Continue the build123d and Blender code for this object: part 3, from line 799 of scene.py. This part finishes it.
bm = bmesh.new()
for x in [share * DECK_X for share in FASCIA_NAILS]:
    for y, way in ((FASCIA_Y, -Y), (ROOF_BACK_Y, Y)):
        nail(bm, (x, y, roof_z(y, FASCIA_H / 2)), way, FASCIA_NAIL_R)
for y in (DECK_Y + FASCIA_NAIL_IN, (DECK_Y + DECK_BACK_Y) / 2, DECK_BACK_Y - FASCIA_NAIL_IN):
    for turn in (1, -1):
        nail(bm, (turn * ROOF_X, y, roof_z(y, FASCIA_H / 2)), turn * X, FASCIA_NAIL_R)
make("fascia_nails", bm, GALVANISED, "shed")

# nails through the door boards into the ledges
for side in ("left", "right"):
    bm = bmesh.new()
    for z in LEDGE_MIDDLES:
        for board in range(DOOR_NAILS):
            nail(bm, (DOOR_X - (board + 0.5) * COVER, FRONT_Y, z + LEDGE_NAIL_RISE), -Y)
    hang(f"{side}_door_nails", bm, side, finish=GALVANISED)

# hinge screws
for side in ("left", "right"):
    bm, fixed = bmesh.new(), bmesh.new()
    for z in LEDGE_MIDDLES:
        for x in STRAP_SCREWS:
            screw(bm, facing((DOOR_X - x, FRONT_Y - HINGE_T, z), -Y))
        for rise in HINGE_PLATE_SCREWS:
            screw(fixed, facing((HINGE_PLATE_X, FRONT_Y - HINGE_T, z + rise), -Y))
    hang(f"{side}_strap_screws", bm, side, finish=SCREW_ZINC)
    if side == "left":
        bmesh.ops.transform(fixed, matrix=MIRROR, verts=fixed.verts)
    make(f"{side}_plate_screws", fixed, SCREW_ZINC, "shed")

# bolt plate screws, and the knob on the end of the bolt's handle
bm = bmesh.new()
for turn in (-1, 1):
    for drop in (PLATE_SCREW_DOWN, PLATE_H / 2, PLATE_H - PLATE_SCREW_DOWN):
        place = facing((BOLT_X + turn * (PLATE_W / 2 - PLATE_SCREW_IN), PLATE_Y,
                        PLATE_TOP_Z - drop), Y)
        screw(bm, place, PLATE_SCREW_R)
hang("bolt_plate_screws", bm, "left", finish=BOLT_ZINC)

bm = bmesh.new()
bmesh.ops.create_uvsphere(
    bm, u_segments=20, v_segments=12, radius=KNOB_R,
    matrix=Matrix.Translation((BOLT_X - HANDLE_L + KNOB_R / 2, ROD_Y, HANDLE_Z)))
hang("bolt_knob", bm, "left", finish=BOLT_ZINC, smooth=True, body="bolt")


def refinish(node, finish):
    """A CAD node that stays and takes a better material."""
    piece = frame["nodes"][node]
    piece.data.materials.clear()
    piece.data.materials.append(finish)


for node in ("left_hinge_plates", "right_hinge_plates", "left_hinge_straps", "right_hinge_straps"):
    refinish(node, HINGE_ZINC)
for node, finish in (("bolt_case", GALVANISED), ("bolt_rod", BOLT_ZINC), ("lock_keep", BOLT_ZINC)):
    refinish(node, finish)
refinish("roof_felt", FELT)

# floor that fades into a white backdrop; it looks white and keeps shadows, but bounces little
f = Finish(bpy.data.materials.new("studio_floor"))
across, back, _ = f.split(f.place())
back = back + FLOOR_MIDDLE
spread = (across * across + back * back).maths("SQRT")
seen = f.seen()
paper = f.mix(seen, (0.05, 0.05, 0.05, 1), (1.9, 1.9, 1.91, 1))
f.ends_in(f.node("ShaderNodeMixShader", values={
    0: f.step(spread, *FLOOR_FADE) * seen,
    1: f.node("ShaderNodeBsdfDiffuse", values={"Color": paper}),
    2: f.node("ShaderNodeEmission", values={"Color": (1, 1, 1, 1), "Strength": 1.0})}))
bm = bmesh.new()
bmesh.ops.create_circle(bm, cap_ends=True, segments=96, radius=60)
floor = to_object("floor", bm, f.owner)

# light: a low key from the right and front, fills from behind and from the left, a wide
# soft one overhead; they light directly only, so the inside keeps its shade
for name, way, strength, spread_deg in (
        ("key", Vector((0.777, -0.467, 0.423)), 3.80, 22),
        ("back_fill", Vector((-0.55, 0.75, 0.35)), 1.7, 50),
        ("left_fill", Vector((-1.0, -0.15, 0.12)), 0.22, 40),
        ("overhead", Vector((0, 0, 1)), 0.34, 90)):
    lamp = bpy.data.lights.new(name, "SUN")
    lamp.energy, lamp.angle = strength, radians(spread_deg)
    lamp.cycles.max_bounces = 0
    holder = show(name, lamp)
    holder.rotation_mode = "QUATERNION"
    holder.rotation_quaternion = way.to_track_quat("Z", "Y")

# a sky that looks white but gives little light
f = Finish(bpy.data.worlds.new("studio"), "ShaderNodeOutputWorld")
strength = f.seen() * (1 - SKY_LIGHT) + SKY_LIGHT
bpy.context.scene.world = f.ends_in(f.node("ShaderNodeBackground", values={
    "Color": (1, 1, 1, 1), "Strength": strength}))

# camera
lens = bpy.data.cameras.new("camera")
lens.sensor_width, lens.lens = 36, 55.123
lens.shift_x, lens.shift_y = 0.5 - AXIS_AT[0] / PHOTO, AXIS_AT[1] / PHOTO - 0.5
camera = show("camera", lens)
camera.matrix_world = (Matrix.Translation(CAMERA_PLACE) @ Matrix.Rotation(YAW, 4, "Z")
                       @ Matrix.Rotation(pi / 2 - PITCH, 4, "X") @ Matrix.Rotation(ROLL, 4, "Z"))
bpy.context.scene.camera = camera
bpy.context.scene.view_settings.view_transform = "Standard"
::::
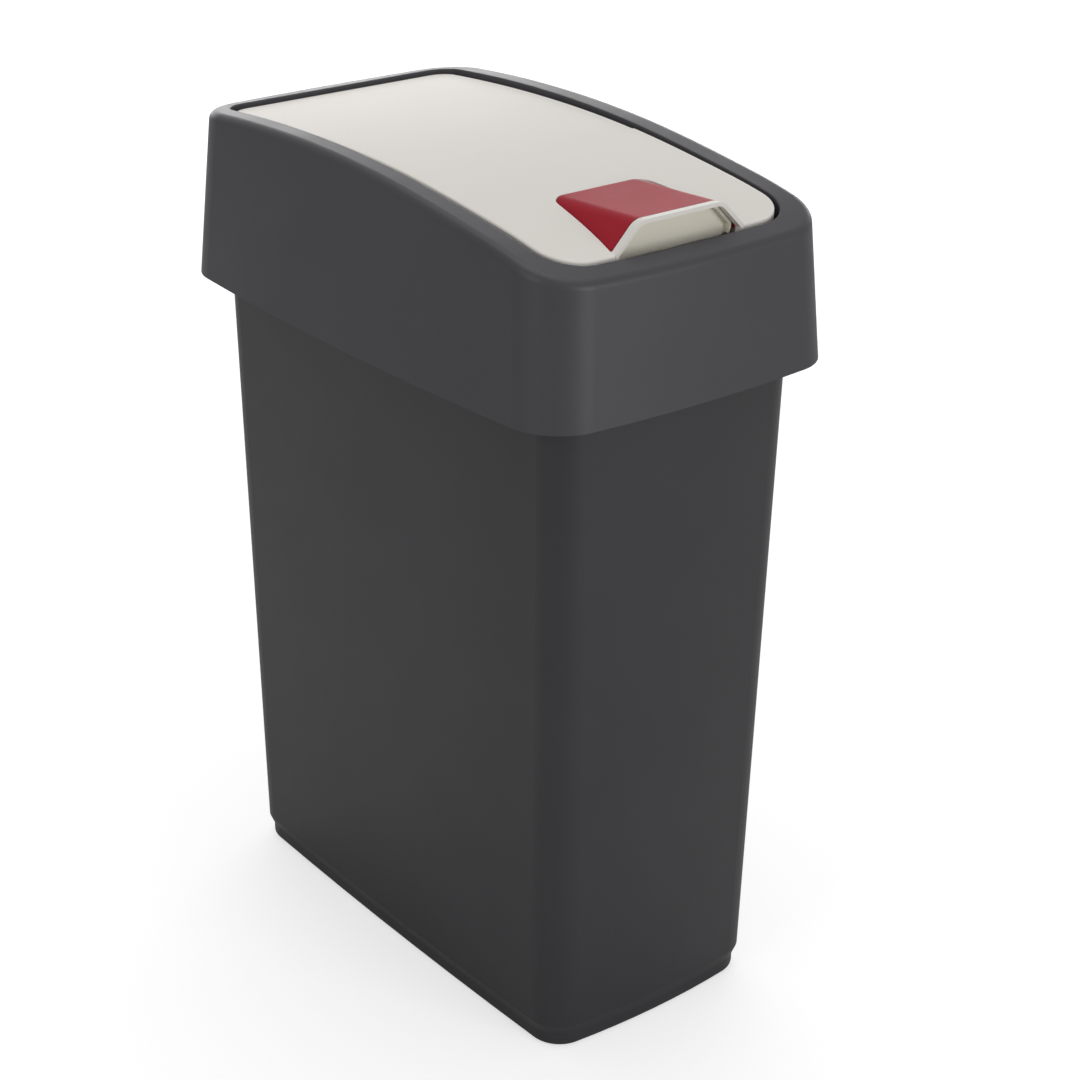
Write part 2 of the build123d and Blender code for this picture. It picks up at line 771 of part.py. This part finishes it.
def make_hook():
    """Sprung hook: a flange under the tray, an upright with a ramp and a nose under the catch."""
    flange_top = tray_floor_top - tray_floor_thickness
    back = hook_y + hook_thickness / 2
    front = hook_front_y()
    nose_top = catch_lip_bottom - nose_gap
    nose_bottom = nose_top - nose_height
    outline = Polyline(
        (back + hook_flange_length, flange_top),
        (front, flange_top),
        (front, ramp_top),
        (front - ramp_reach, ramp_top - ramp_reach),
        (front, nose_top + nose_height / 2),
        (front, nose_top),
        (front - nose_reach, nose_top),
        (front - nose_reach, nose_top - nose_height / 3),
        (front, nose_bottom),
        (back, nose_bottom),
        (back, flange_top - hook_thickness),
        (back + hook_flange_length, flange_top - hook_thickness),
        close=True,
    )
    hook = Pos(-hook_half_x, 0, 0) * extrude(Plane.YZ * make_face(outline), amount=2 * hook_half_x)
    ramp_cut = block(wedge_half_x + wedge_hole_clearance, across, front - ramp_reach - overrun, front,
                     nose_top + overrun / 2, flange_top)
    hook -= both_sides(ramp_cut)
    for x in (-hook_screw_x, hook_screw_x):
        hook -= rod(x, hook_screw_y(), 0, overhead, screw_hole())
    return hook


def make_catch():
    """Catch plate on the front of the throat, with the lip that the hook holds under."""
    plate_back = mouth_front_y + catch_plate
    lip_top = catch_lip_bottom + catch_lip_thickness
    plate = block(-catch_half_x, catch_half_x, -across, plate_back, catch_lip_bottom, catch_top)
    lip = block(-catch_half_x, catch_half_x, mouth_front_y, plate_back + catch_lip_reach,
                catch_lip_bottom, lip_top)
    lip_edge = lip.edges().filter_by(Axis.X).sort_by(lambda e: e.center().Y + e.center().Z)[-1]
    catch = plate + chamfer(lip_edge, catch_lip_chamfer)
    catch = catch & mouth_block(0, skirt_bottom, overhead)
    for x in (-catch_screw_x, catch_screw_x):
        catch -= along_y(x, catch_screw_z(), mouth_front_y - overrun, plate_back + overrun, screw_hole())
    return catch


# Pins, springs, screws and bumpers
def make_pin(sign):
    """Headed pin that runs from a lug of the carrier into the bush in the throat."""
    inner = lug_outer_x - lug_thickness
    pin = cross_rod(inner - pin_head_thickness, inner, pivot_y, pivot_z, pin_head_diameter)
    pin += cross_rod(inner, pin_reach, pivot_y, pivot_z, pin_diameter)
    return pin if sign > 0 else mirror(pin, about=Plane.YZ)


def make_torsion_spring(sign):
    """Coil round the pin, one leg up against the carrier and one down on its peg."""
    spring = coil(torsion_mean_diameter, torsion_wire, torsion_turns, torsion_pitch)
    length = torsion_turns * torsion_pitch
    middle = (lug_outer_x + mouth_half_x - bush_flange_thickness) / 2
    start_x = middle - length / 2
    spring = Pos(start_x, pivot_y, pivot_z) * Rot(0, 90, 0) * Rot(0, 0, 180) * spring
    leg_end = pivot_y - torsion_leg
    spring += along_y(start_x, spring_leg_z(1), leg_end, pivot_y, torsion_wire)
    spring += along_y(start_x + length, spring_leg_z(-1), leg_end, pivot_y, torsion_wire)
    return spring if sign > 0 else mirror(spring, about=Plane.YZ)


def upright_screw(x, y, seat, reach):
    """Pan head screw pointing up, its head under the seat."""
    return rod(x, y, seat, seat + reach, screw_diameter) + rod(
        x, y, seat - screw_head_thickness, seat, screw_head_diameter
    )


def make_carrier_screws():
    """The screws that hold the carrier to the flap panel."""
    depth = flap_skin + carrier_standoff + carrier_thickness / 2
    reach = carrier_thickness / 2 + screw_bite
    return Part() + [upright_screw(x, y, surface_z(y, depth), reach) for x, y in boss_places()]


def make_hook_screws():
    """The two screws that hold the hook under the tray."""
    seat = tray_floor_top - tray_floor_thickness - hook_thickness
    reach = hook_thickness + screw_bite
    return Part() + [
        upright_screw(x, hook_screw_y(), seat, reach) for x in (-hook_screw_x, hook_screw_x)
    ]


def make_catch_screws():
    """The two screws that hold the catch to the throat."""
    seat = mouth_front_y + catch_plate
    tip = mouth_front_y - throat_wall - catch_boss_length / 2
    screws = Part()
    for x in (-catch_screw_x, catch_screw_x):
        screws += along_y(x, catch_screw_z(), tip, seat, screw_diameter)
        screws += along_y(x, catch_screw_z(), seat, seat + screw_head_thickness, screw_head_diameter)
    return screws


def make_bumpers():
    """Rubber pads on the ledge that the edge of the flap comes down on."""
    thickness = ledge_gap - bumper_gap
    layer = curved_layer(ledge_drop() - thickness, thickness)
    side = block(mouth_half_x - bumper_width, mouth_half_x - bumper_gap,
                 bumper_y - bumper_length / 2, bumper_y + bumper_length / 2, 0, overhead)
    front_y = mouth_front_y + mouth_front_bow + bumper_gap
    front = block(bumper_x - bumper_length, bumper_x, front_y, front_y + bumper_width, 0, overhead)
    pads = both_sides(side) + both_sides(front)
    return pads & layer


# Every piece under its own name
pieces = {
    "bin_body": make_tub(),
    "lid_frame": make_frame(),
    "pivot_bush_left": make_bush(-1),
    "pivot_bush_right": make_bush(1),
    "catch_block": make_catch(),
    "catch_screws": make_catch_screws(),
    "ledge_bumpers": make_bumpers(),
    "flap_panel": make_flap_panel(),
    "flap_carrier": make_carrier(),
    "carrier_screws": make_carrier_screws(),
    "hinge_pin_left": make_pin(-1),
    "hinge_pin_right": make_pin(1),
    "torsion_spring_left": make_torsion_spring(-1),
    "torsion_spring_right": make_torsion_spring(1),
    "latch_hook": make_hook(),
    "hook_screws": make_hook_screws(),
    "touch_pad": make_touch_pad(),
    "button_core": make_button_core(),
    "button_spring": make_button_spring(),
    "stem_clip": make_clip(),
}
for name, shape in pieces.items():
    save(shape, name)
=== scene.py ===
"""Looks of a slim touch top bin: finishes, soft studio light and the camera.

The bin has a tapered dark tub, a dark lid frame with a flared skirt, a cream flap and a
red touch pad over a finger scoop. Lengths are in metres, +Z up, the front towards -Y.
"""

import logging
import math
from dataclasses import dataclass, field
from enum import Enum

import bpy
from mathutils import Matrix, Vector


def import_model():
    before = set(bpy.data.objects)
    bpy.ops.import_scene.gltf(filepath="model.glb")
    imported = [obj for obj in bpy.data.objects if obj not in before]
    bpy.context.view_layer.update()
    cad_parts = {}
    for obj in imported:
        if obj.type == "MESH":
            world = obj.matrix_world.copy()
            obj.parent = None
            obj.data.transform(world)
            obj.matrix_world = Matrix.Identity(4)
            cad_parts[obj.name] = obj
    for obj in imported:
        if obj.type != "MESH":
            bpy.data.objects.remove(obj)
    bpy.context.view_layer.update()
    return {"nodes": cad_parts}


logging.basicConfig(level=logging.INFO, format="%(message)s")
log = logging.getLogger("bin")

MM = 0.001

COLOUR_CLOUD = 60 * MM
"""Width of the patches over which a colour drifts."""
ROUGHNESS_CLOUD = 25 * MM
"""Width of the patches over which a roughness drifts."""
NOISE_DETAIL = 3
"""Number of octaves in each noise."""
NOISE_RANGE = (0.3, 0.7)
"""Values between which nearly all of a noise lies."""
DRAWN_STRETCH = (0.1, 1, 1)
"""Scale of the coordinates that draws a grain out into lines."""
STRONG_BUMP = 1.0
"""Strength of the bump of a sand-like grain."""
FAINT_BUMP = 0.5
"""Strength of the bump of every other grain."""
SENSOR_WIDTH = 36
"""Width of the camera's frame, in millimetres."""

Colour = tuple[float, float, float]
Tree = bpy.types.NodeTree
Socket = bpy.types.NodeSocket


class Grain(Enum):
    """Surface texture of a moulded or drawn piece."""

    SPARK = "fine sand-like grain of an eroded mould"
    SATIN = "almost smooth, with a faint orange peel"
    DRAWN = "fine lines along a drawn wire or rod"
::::
Quote word for word the lines from the line holding "# Every piece under its own name" through the line holding "cad_parts[obj.name] = obj"; include both of those lines and add nothing.

### TASK OUTPUT
# Every piece under its own name
pieces = {
    "bin_body": make_tub(),
    "lid_frame": make_frame(),
    "pivot_bush_left": make_bush(-1),
    "pivot_bush_right": make_bush(1),
    "catch_block": make_catch(),
    "catch_screws": make_catch_screws(),
    "ledge_bumpers": make_bumpers(),
    "flap_panel": make_flap_panel(),
    "flap_carrier": make_carrier(),
    "carrier_screws": make_carrier_screws(),
    "hinge_pin_left": make_pin(-1),
    "hinge_pin_right": make_pin(1),
    "torsion_spring_left": make_torsion_spring(-1),
    "torsion_spring_right": make_torsion_spring(1),
    "latch_hook": make_hook(),
    "hook_screws": make_hook_screws(),
    "touch_pad": make_touch_pad(),
    "button_core": make_button_core(),
    "button_spring": make_button_spring(),
    "stem_clip": make_clip(),
}
for name, shape in pieces.items():
    save(shape, name)
=== scene.py ===
"""Looks of a slim touch top bin: finishes, soft studio light and the camera.

The bin has a tapered dark tub, a dark lid frame with a flared skirt, a cream flap and a
red touch pad over a finger scoop. Lengths are in metres, +Z up, the front towards -Y.
"""

import logging
import math
from dataclasses import dataclass, field
from enum import Enum

import bpy
from mathutils import Matrix, Vector


def import_model():
    before = set(bpy.data.objects)
    bpy.ops.import_scene.gltf(filepath="model.glb")
    imported = [obj for obj in bpy.data.objects if obj not in before]
    bpy.context.view_layer.update()
    cad_parts = {}
    for obj in imported:
        if obj.type == "MESH":
            world = obj.matrix_world.copy()
            obj.parent = None
            obj.data.transform(world)
            obj.matrix_world = Matrix.Identity(4)
            cad_parts[obj.name] = obj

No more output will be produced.